Per carità non che i 15 punti non apparissero anche a me tanti, effettivamente di stangata si trattava, ma comunque pensavo che i giudici avessero valutato il tutto. E comunque resta sempre il solito problema di mantenere la barra dritta, avere una coerenza.
Tenere tutto insieme con un certo raziocinio e soprattutto cercando di non calpestare lo spirito sportivo stesso, è quasi impossibile. Credo che assisteremo a vari esperimenti di giustizia sportiva creativa, ultima branca della complicatissima materia. Lo “scontificio“, ossia siamo inflessibili ma un po’ ci pieghiamo e comunque una mediazione al ribasso è sempre possibile, fu già messo adeguatamente in opera nella fase finale e conclusiva dei processi di Calciopoli. Per me che penso che vendere e comprare calciatori lucrando sul loro lavoro sia un’attività medievale e che inserire nei bilanci il valore dei propri calciatori sia un obbrobrio – per caso le aziende per cui lavorate lo fanno? – non starò certo a qui a difendere il sacrosanto diritto alla plusvalenza artificiale, virtuale e gonfiata. Comunque mi appare un sotterfugio, figuriamoci se poi lo si fa in serie.

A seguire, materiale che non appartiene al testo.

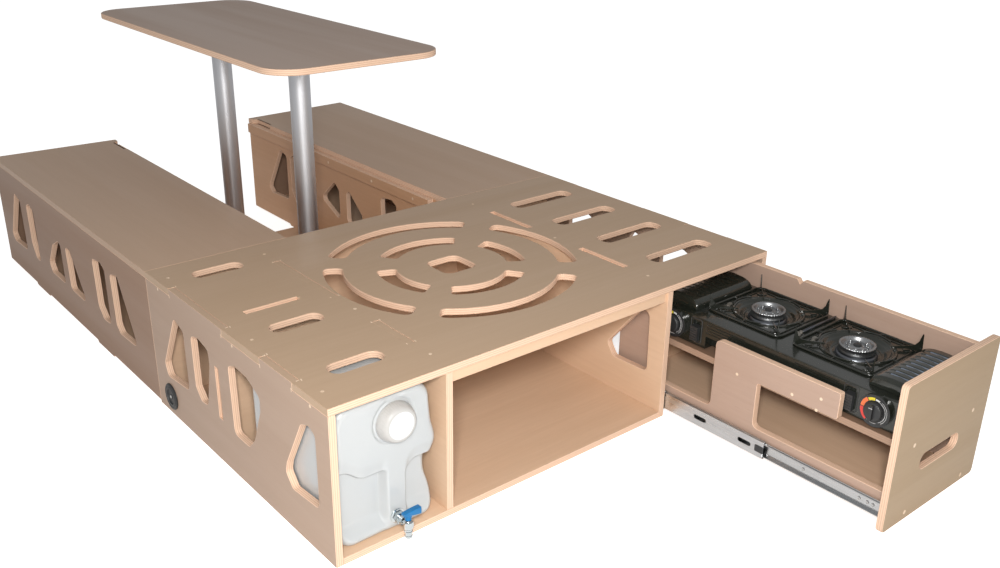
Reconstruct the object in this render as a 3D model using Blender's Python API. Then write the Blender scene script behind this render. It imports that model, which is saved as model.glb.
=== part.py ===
"""A plywood camping box for a small van, set up on its floor.

A main box holds a water canister, an open bay and a pull-out kitchen drawer with a twin
gas stove. Two storage benches stand behind it, with a lift-off table between them.
Lengths are in metres. The origin is on the floor under the middle of the main box, X runs
along its open front from the canister to the drawer, Y runs back into the van, and Z is up.
The drawer is modelled pulled out, as it stands for cooking.
"""

import math
from collections import namedtuple

import bmesh
import bpy
from mathutils import Vector

# Clearance between pieces that touch, and the overrun of every cutting tool
FIT = 0.0003
OVERRUN = 0.010
WELD_DISTANCE = 0.000003

# The plywood sheet that every board is cut from
SHEET = 0.015
CUTOUT_RADIUS = 0.012
FILLET_REACH_SHARE = 0.45
TAB_SINK = 0.0006
DEEP_TAB_SINK = 0.008

# Main box
BOX_WIDTH = 1.190
BOX_DEPTH = 0.765
BOX_HEIGHT = 0.325
DIVIDER_SHARE = 0.2080
PARTITION_SHARE = 0.7122
TANK_WALL_SHARE = 0.5595
RAIL_HEIGHT = 0.024
RAIL_SETBACK = 0.006

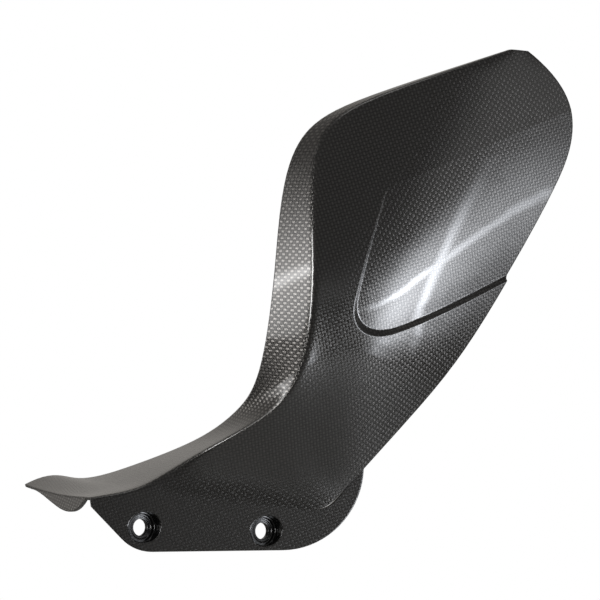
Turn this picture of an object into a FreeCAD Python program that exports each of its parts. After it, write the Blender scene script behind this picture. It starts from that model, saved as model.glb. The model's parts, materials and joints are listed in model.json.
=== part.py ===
import FreeCAD, Part
import math
import os

from FreeCAD import Placement, Rotation, Vector

os.makedirs("parts", exist_ok=True)
doc = FreeCAD.newDocument("rear_hugger")
sheet = doc.addObject("Spreadsheet::Sheet", "Sizes")

# Driving sizes, in millimetres and degrees
# X runs along the swingarm towards the tail, Y away from the outer side, Z up.
SIZES = {
    "laminate": 2.0,
    "ridge_round": 5.0,
    "plate_foot": 15.5,
    "heel_run": 28.0,
    "heel_trim": 12.0,
    "plate_tail_round": 52.0,
    "slit_kerf": 0.8,
    "slit_sections": 2.0,
    "seat_depth": 3.9,
    "seat_floor": 4.0,
    "seat_wall": 2.2,
    "seat_recess": 19.5,
    "seat_bore": 10.6,
    "seat_step": 14.4,
    "seat_step_depth": 0.9,
    "seat_yaw": 22.0,
    "seat_pitch": 8.0,
    "bolt_spacing": 79.0,
    "bolt_drop": 3.0,
    "lip_start": 9.0,
    "lip_low": 30.0,
    "lip_end": 108.0,
    "lip_drop": 9.0,
    "scoop_depth": 4.2,
    "scoop_x": 102.5,
    "scoop_z": 108.5,
    "scoop_y": -60.5,
    "scoop_foot_tilt": 12.3,
    "scoop_side_tilt": 2.0,
    "scoop_foot_rise": 23.8,
    "scoop_side_rise": 75.0,
    "scoop_foot_slope": 42.0,
    "scoop_side_slope": 56.0,
    "scoop_round": 28.0,
    "scoop_fade_up": 88.0,
}

# Cross-sections from the front lip to the tail tip. Each has the step to its
# ridge point from the one before, the way from the ridge to the face's lower
# edge, the way from the ridge to the strip's free edge, and three bows: of the
# face near the ridge, of the face far from it, and of the strip.
SECTIONS = [
    ("lip", (-35, 0, 19), (1, 0, -6), (-26, 120, -10), 0.0, 0.0, -3.0),
    ("brow", (21, 0, 3), (6, 0, -12), (-26, 131, -4), 0.0, 0.0, -5.0),
    ("fold", (14, 0, 4), (10, 0, -14), (-26, 133, -20), 0.0, 0.0, -2.0),
    ("toe", (22, -1, 15), (22, 0, -28), (-8, 112, -17), 0.0, 0.0, 0.0),
    ("shin", (23, -12, 16), (43, 0, -43), (2, 62, -7), -1.0, 0.0, 0.0),
    ("knee", (21, -19, 16), (49, 0, -65), (-8, 34, 1), -6.0, 4.0, 0.0),
    ("heel", (12, -10, 14), (48, 0, -68), (-16, 28, 0), -4.0, 8.0, 0.0),
    ("calf", (6, -8, 16), (56, 44, -66), (-20, 24, 0), -1.0, 2.0, 0.0),
    ("leg", (3, -7, 25), (79, 43, -58), (-21, 24, 0), 6.0, 8.0, 0.0),
    ("mast", (-1, -5, 38), (110, 37, -56), (-18, 25, 0), 13.0, 12.0, 0.0),
    ("neck", (-2, 8, 46), (143, 22, -44), (-14, 20, 1), 16.0, 18.0, 0.0),
    ("shoulder", (5, 9, 42), (164, 8, -32), (-8, 12, 0), 15.0, 15.0, 0.0),
    ("back", (34, -4, 20), (145, 12, -12), (-2, 11, 0), 9.0, 9.0, 0.0),
    ("tail", (50, -3, 19), (79, 10, -1), (-1, 9, 0), 3.0, 2.0, 0.0),
    ("tip", (39, 5, 15), (13, 2, 0), (0, 4, 0), 0.5, 0.5, 0.0),
]
FLAT_SECTIONS = 7
SLIT_STATIONS = 4

# Depth of the lip's hem, as shares of lip_drop, from its far end to the plate.
HEM_SHARES = (0.1, 0.6, 1.0, 0.1)
EDGE_STEP = 1e-6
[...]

Solitamente quando la giustizia sportiva arriva a questo livello, lo “scontificio” entra in azione. Tutti spaventati dai ricorsi possibili ai Tribunali dell’Onu e dei Diritti Umani. Sia mai che si discrimini una plusvalenza e che questa invochi il suo legittimo diritto alla lievitazione artificiale. Da lì alla “moltiplicazione degli gnocchi” come per la veggente di Trevignano il passo è breve. Il campionato dei magistrati e degli avvocati ormai conta di più di quello dei centravanti.